Bringing everything together
Utilizing the tools mentioned in the previous section and some educated guesses we completed our example persona for Bold Socks. Here's what we came up with:
- Locations: Canada, United States
- Age: 25 - 40
- Gender: Male
- Interests: Fitness and Wellness, Shopping and Fashion, Sports and Outdoors or Technology
- Education Level: College Graduate
- Job Title: Finance, Financial Advisor, Financial Analyst or Financial Adviser
- Relationship Status: Single
- Interested In: Women
- Language: English
- Buying Motivation: Wants to stand out in a boring workplace.
- Buying Concerns: Price conscious.
The last thing to do is to make the persona come alive and humanize it. This is typically done by giving the persona a name and photo. You can use an online name generator and use images on LinkedIn or Google Images as long as your personas are for internal use only.
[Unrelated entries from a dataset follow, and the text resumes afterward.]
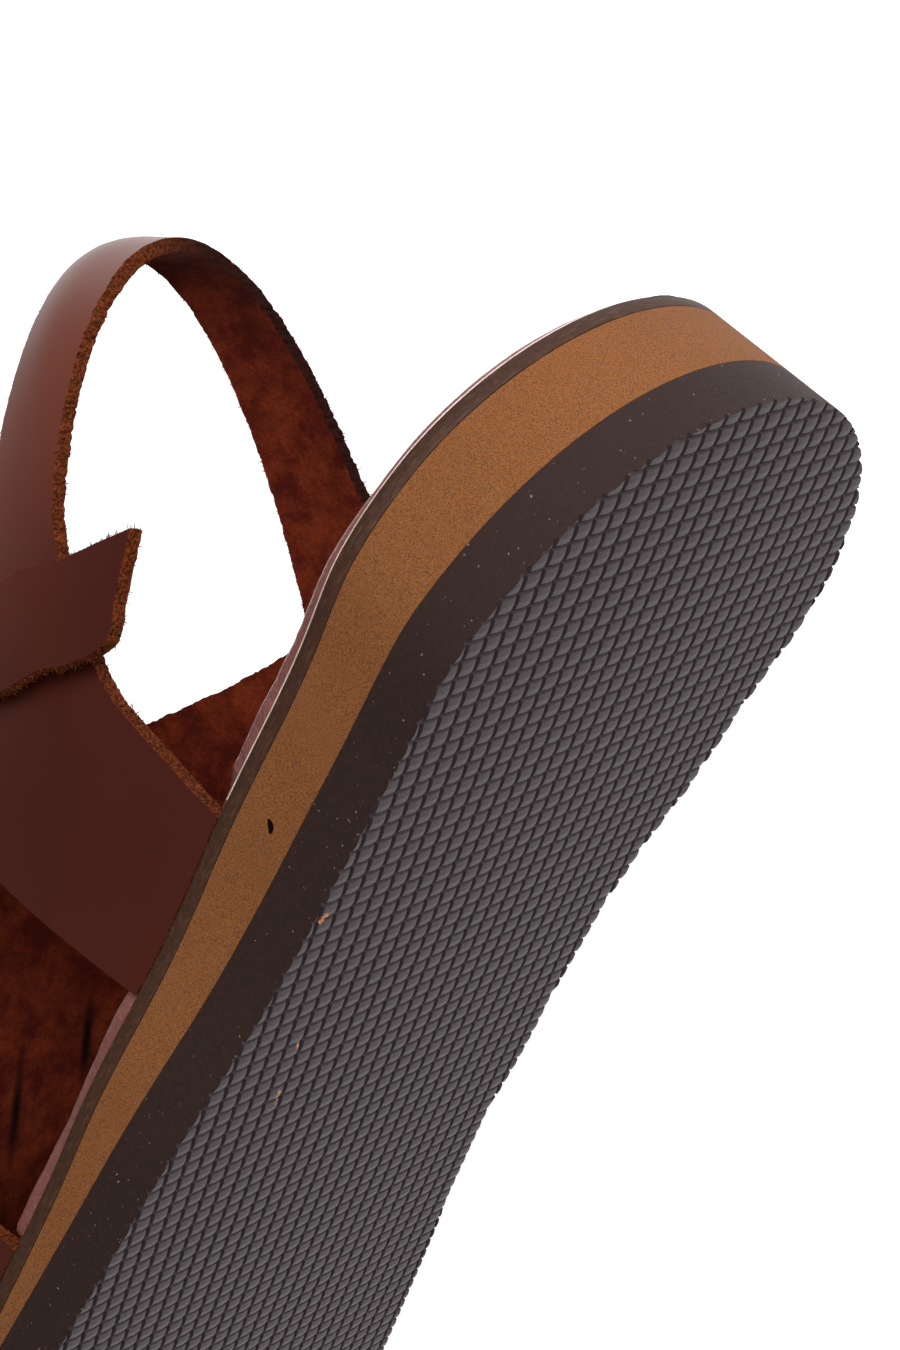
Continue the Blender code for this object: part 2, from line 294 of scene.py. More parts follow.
def finish_piece(piece, slot, *nodes, sharp=SHARP_EDGE):
    """Lays a finished piece where the shoe lies, and ties it to the frame."""
    piece.data.transform(SHOE)
    piece.data.shade_smooth()
    piece.data.set_sharp_from_angle(angle=sharp)
    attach(piece, "root")
    for node in nodes:
        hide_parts(node)


def pad_sheet():
    """The moulded sheet: a lattice of pads below, crowned between V grooves, and a flat top."""
    steps = [0.0, GROOVE_SHARE, 0.5, 1 - GROOVE_SHARE]
    heights = [GROOVE_DEPTH, PAD_CROWN / 2, 0.0, PAD_CROWN / 2]
    columns = math.ceil(SHEET_LENGTH / PAD_PITCH)
    rows = math.ceil(SHEET_WIDTH / PAD_PITCH)
    turn = Matrix.Rotation(PAD_TURN, 3, "Z")

    def place(u, v):
        i, j = round(u * columns * 4), round(v * rows * 4)
        s = i // 4 + steps[i % 4] - columns / 2
        t = j // 4 + steps[j % 4] - rows / 2
        spot = turn @ Vector((s * PAD_PITCH, t * PAD_PITCH * PAD_STRETCH, 0))
        spot.x += LENGTH / 2
        spot.z = tread_height(spot.x) + max(heights[i % 4], heights[j % 4])
        if i % 4 and j % 4:
            spot.z += min(heights[i % 4], heights[j % 4])
        return spot

    def is_spare(face):
        centre = face.calc_center_median()
        along = min(max(centre.x, 0.0), LENGTH)
        if abs(centre.x - along) > PAD_PITCH:
            return True
        middle, half, _ = outline_at(round(along, 5), 0.0)
        return abs(centre.y - middle) > half + SHEET_MARGIN

    bm = bmesh.new()
    place_grid(bm, columns * 4, rows * 4, place)
    bmesh.ops.delete(bm, geom=[face for face in bm.faces if is_spare(face)], context="FACES")
    rim = [edge for edge in bm.edges if edge.is_boundary]
    walls = bmesh.ops.extrude_edge_only(bm, edges=rim)["geom"]
    for vert in [item for item in walls if isinstance(item, bmesh.types.BMVert)]:
        vert.co.z = SHEET_TOP
    top = [item for item in walls if isinstance(item, bmesh.types.BMEdge)]
    bmesh.ops.contextual_create(bm, geom=top)
    bmesh.ops.recalc_face_normals(bm, faces=bm.faces)
    return bm


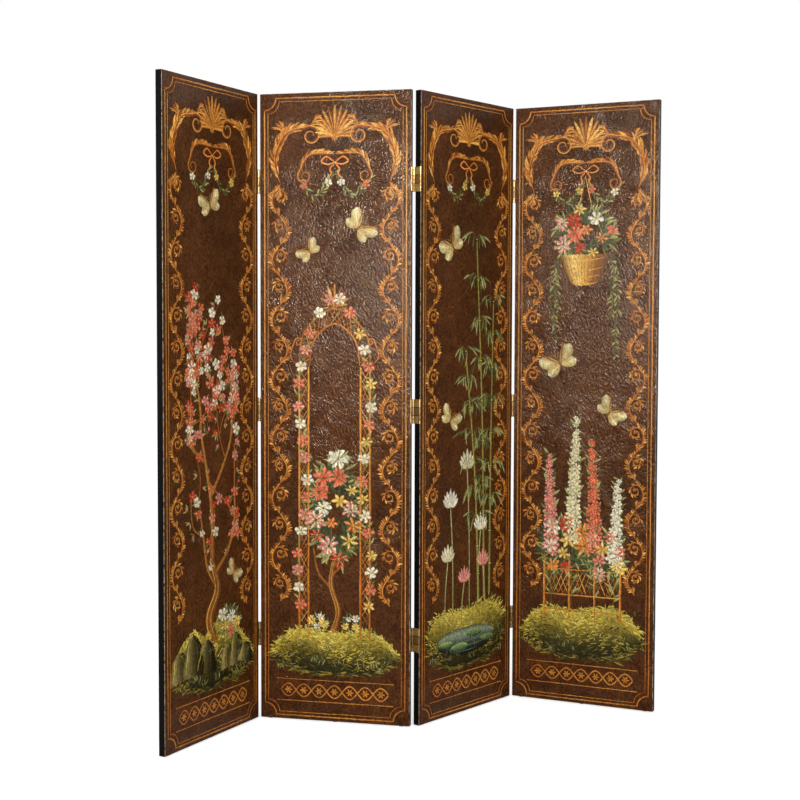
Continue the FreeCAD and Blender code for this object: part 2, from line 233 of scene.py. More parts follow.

Below, we've completed our persona for Alex, a key persona for our fictitious company, Bold Socks.
How to use buyer personas
With all of your buyer personas defined, you should now have a much better idea of who, how, and where you should be marketing to achieve the greatest level of success. The demographic information of each persona will help you target your ads more effectively, and the psychographic information can help you write more engaging copy for each particular persona.
For example, we know from creating our persona above that advertising a sale or discount to Alex will likely be more effective than trying to advertise quality since we know Alex is price conscious.
Know your customer to improve your marketing
As mentioned previously, your buyer personas will likely change as you learn new information and you may even discover entirely new buyer personas altogether as your business grows.
With defined buyer personas your ad targeting and communication stands a much better chance. From increased engagement on your social media channels to a greater ROI for your online ads, taking the time upfront to define your buyer personas can help your online business succeed by better knowing and understanding your core customers.